• _WHAT TO DO_
Copy out all of the data exactly as it appears.

• _DATA SECTION_

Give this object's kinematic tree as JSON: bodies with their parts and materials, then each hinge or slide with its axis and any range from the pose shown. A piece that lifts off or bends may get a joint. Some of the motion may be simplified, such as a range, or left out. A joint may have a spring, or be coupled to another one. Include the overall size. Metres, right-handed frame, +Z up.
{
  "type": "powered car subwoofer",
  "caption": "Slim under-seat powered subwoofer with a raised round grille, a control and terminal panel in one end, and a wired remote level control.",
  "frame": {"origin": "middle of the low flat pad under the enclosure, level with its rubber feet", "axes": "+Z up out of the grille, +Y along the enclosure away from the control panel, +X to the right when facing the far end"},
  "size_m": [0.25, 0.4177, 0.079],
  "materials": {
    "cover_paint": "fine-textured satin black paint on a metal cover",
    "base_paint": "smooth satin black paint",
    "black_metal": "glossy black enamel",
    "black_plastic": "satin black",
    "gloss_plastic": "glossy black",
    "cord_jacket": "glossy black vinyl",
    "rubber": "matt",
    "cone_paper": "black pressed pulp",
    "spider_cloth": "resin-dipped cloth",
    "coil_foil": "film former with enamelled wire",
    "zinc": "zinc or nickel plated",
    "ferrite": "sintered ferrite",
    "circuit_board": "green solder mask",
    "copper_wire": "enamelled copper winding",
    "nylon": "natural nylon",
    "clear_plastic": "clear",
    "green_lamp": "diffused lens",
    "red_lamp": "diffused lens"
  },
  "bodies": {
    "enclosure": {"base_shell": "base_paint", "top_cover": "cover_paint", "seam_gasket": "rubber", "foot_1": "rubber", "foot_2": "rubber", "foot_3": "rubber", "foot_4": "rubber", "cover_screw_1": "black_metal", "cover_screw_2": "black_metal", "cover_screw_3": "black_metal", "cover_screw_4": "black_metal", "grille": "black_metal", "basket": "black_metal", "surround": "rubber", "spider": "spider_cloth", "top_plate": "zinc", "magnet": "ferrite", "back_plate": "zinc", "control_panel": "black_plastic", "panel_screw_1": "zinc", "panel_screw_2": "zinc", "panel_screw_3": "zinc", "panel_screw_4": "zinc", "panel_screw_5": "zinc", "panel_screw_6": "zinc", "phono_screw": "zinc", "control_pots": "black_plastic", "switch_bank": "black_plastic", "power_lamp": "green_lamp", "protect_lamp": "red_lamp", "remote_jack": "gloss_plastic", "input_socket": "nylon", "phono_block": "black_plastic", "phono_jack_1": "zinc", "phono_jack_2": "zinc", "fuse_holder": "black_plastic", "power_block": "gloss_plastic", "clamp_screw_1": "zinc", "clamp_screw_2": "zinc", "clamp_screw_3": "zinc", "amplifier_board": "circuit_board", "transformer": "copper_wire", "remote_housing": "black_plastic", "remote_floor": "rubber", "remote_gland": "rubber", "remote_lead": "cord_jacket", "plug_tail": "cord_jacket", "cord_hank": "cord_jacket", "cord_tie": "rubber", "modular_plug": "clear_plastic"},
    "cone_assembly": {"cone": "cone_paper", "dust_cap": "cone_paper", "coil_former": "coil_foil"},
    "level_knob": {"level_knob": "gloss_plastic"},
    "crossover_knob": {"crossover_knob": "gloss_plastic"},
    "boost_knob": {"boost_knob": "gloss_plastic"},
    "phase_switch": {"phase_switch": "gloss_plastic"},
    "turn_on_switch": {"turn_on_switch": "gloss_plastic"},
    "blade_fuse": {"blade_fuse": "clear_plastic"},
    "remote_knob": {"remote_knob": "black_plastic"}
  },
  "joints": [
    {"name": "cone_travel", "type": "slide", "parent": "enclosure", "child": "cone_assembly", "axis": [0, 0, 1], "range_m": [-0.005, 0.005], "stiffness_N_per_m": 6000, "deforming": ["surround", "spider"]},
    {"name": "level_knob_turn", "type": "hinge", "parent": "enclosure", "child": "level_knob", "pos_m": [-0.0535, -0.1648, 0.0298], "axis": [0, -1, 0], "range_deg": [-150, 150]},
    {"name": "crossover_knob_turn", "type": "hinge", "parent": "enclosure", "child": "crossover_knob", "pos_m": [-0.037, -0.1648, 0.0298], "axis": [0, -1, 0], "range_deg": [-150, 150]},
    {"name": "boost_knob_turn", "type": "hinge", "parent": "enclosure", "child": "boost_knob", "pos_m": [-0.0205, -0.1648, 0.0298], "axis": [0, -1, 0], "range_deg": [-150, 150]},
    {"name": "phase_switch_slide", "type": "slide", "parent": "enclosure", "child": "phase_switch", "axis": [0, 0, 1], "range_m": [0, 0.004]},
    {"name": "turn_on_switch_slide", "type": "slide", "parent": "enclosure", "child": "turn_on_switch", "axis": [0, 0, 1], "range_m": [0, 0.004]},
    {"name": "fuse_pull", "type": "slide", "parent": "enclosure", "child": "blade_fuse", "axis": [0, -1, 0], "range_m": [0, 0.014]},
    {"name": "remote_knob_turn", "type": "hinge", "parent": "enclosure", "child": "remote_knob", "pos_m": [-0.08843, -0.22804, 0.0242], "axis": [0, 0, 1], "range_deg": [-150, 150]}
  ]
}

• _RESPONSE TO THE EXERCISE_
Give this object's kinematic tree as JSON: bodies with their parts and materials, then each hinge or slide with its axis and any range from the pose shown. A piece that lifts off or bends may get a joint. Some of the motion may be simplified, such as a range, or left out. A joint may have a spring, or be coupled to another one. Include the overall size. Metres, right-handed frame, +Z up.
{
  "type": "powered car subwoofer",
  "caption": "Slim under-seat powered subwoofer with a raised round grille, a control and terminal panel in one end, and a wired remote level control.",
  "frame": {"origin": "middle of the low flat pad under the enclosure, level with its rubber feet", "axes": "+Z up out of the grille, +Y along the enclosure away from the control panel, +X to the right when facing the far end"},
  "size_m": [0.25, 0.4177, 0.079],
  "materials": {
    "cover_paint": "fine-textured satin black paint on a metal cover",
    "base_paint": "smooth satin black paint",
    "black_metal": "glossy black enamel",
    "black_plastic": "satin black",
    "gloss_plastic": "glossy black",
    "cord_jacket": "glossy black vinyl",
    "rubber": "matt",
    "cone_paper": "black pressed pulp",
    "spider_cloth": "resin-dipped cloth",
    "coil_foil": "film former with enamelled wire",
    "zinc": "zinc or nickel plated",
    "ferrite": "sintered ferrite",
    "circuit_board": "green solder mask",
    "copper_wire": "enamelled copper winding",
    "nylon": "natural nylon",
    "clear_plastic": "clear",
    "green_lamp": "diffused lens",
    "red_lamp": "diffused lens"
  },
  "bodies": {
    "enclosure": {"base_shell": "base_paint", "top_cover": "cover_paint", "seam_gasket": "rubber", "foot_1": "rubber", "foot_2": "rubber", "foot_3": "rubber", "foot_4": "rubber", "cover_screw_1": "black_metal", "cover_screw_2": "black_metal", "cover_screw_3": "black_metal", "cover_screw_4": "black_metal", "grille": "black_metal", "basket": "black_metal", "surround": "rubber", "spider": "spider_cloth", "top_plate": "zinc", "magnet": "ferrite", "back_plate": "zinc", "control_panel": "black_plastic", "panel_screw_1": "zinc", "panel_screw_2": "zinc", "panel_screw_3": "zinc", "panel_screw_4": "zinc", "panel_screw_5": "zinc", "panel_screw_6": "zinc", "phono_screw": "zinc", "control_pots": "black_plastic", "switch_bank": "black_plastic", "power_lamp": "green_lamp", "protect_lamp": "red_lamp", "remote_jack": "gloss_plastic", "input_socket": "nylon", "phono_block": "black_plastic", "phono_jack_1": "zinc", "phono_jack_2": "zinc", "fuse_holder": "black_plastic", "power_block": "gloss_plastic", "clamp_screw_1": "zinc", "clamp_screw_2": "zinc", "clamp_screw_3": "zinc", "amplifier_board": "circuit_board", "transformer": "copper_wire", "remote_housing": "black_plastic", "remote_floor": "rubber", "remote_gland": "rubber", "remote_lead": "cord_jacket", "plug_tail": "cord_jacket", "cord_hank": "cord_jacket", "cord_tie": "rubber", "modular_plug": "clear_plastic"},
    "cone_assembly": {"cone": "cone_paper", "dust_cap": "cone_paper", "coil_former": "coil_foil"},
    "level_knob": {"level_knob": "gloss_plastic"},
    "crossover_knob": {"crossover_knob": "gloss_plastic"},
    "boost_knob": {"boost_knob": "gloss_plastic"},
    "phase_switch": {"phase_switch": "gloss_plastic"},
    "turn_on_switch": {"turn_on_switch": "gloss_plastic"},
    "blade_fuse": {"blade_fuse": "clear_plastic"},
    "remote_knob": {"remote_knob": "black_plastic"}
  },
  "joints": [
    {"name": "cone_travel", "type": "slide", "parent": "enclosure", "child": "cone_assembly", "axis": [0, 0, 1], "range_m": [-0.005, 0.005], "stiffness_N_per_m": 6000, "deforming": ["surround", "spider"]},
    {"name": "level_knob_turn", "type": "hinge", "parent": "enclosure", "child": "level_knob", "pos_m": [-0.0535, -0.1648, 0.0298], "axis": [0, -1, 0], "range_deg": [-150, 150]},
    {"name": "crossover_knob_turn", "type": "hinge", "parent": "enclosure", "child": "crossover_knob", "pos_m": [-0.037, -0.1648, 0.0298], "axis": [0, -1, 0], "range_deg": [-150, 150]},
    {"name": "boost_knob_turn", "type": "hinge", "parent": "enclosure", "child": "boost_knob", "pos_m": [-0.0205, -0.1648, 0.0298], "axis": [0, -1, 0], "range_deg": [-150, 150]},
    {"name": "phase_switch_slide", "type": "slide", "parent": "enclosure", "child": "phase_switch", "axis": [0, 0, 1], "range_m": [0, 0.004]},
    {"name": "turn_on_switch_slide", "type": "slide", "parent": "enclosure", "child": "turn_on_switch", "axis": [0, 0, 1], "range_m": [0, 0.004]},
    {"name": "fuse_pull", "type": "slide", "parent": "enclosure", "child": "blade_fuse", "axis": [0, -1, 0], "range_m": [0, 0.014]},
    {"name": "remote_knob_turn", "type": "hinge", "parent": "enclosure", "child": "remote_knob", "pos_m": [-0.08843, -0.22804, 0.0242], "axis": [0, 0, 1], "range_deg": [-150, 150]}
  ]
}